近日参加了一个全国主流媒体调查记者的聚会。会议最后半天自由发言,调查记者们各种吐槽,“痛说革命家史”,硬是把一场学术研讨会,开成了一个随时可能被“寻衅滋事”的会。

其中好几位元记者讲述的亲身经历及幕后故事,都与警权滥用、公权力滥用有关:

南方沿海边境城市的一名年轻员警,精心设计了一场惊天“抢劫案”:事先安排好一名“受害者”,然后将一名“小混混”诱出,当街将其击毙。该员警再向上报告,谎称该人正在“抢劫”,图谋以此案获取“立功”奖赏。检察机关戳穿其阴谋之后,警方仍将事件隐瞒6个月,公众一无所知。当地媒体记者经过深入调查,摸清了事实,正拟报道,却被“和谐”。无奈之下,该记者的一名同事匿名将消息发上微博,引发网路疯转,全国媒体纷往报道,当地警方被迫承认并公布了案情。但匿名将此事捅上网路的记者,却得罪了警方。没多久,这位元记者发现,他竟被列入了警方全国联网的“重点防控名单”——只要他在全国任意一个地方使用身份证,如酒店住宿、乘飞机、出入境等,便马上会有当地派出所员警前来找他“喝茶”。这个“重点防控名单”,是专门针对犯罪嫌疑人、有犯罪前科的人员和吸毒人员的。面对如此流氓手段,该记者义正辞严要求警方给出正当理由,否则对外公布。警方才不得不道歉并将其从“重点防控名单”中移出。

中部省份某大城市一位晚报的总编辑,因此前未顾及警方求情,坚持报道了一起员警在派出所内暴打记者的事件,事过许久之后,当地警方高层约其吃饭,当面赤裸裸地威胁他:我们知道你老婆和小孩的姓名、工作单位、住址、身份证号码等所有一切隐私资讯,对公安的报道,你要好自为之。

南方某着名周报的一位元记者,因报道了不利于某城市公安局长的资讯,该公安局长竟派人到记者的老家和原工作单位,调查其有无行贿受贿、有偿新闻等行为,用警力干起了“纪委”和新闻主管机关做的事。

云南某媒体一位元记者,报道了一条从正常管道获得的消息,见报当天竟被省检察院带走,关在地下一楼的审讯室里,审讯了一整天,要求其交出消息来源。
……

员警滥用公权力,权力无限扩张,近年来完全可用“罄竹难书”来形容。
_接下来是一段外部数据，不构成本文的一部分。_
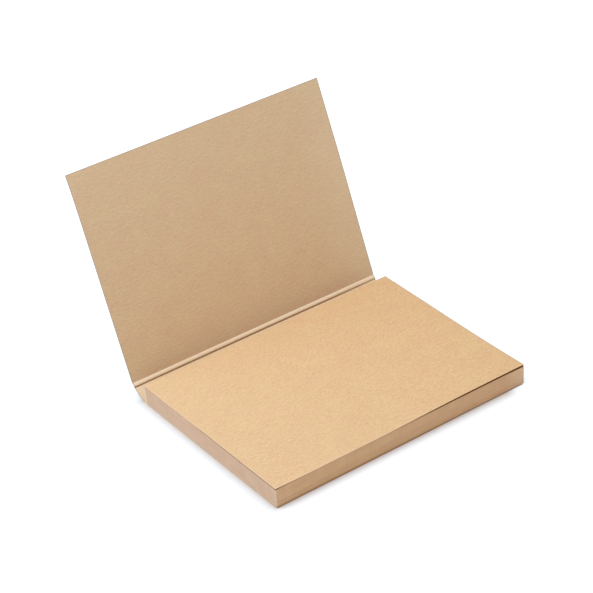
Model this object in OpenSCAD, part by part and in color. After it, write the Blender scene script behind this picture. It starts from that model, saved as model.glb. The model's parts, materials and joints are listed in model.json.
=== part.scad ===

每一位元与警方打过交道的记者,都能说出一连串类似案例。这些案例有的系记者亲见、亲闻、亲自采访,有的乾脆就是记者自己的亲身经历。“春江水暖鸭先知”,记者可以说是员警滥用公权力和权力无限扩张最早的受害者、目击者和感知者。一些记者感慨,现在的警媒关系甚至不如九零和零零年代。那时,若有记者监督员警,写不利于警方的报道,警方顶多只是将写这些报道的记者列入“不受公安系统欢迎的记者名单”(当年曾有过报道)。而现在,谁敢监督员警,谁敢写警方的坏报道,谁就意味着可能被直接列入警方防范犯罪嫌疑人和吸贩毒及有前科的“重点防控”黑名单,被当作“坏分子”,随时可能被动用刑事侦查手段对待,而且全国公安系统还会“同仇敌忾”,一起对付。

在警方和公权力看来,作为国家机器的员警,权力是至高无上的,无人可以监督。至于法律,那当然是可以根据警方的要求随时修改的。比如“500转”、“寻衅滋事罪”,不都根据员警中的“先进分子”如傅政华之流的意见,修改了,并且实行了吗?

北京公安当前是滥用警权、滥用公权力的“先进典型”,它“率先垂范”,为其他公安做出了“榜样”。目前,全国各地公安正在“你追我赶”,“抢前争先”,比赛谁能在“六四”前更多地滥用、创造性地滥用,将手中的公权力扩张到极限。只可怜了这些调查记者们,你们光在会上发牢骚有什么用。员警们说,真该在你们开会时,以“寻衅滋事罪”将你们一网打尽。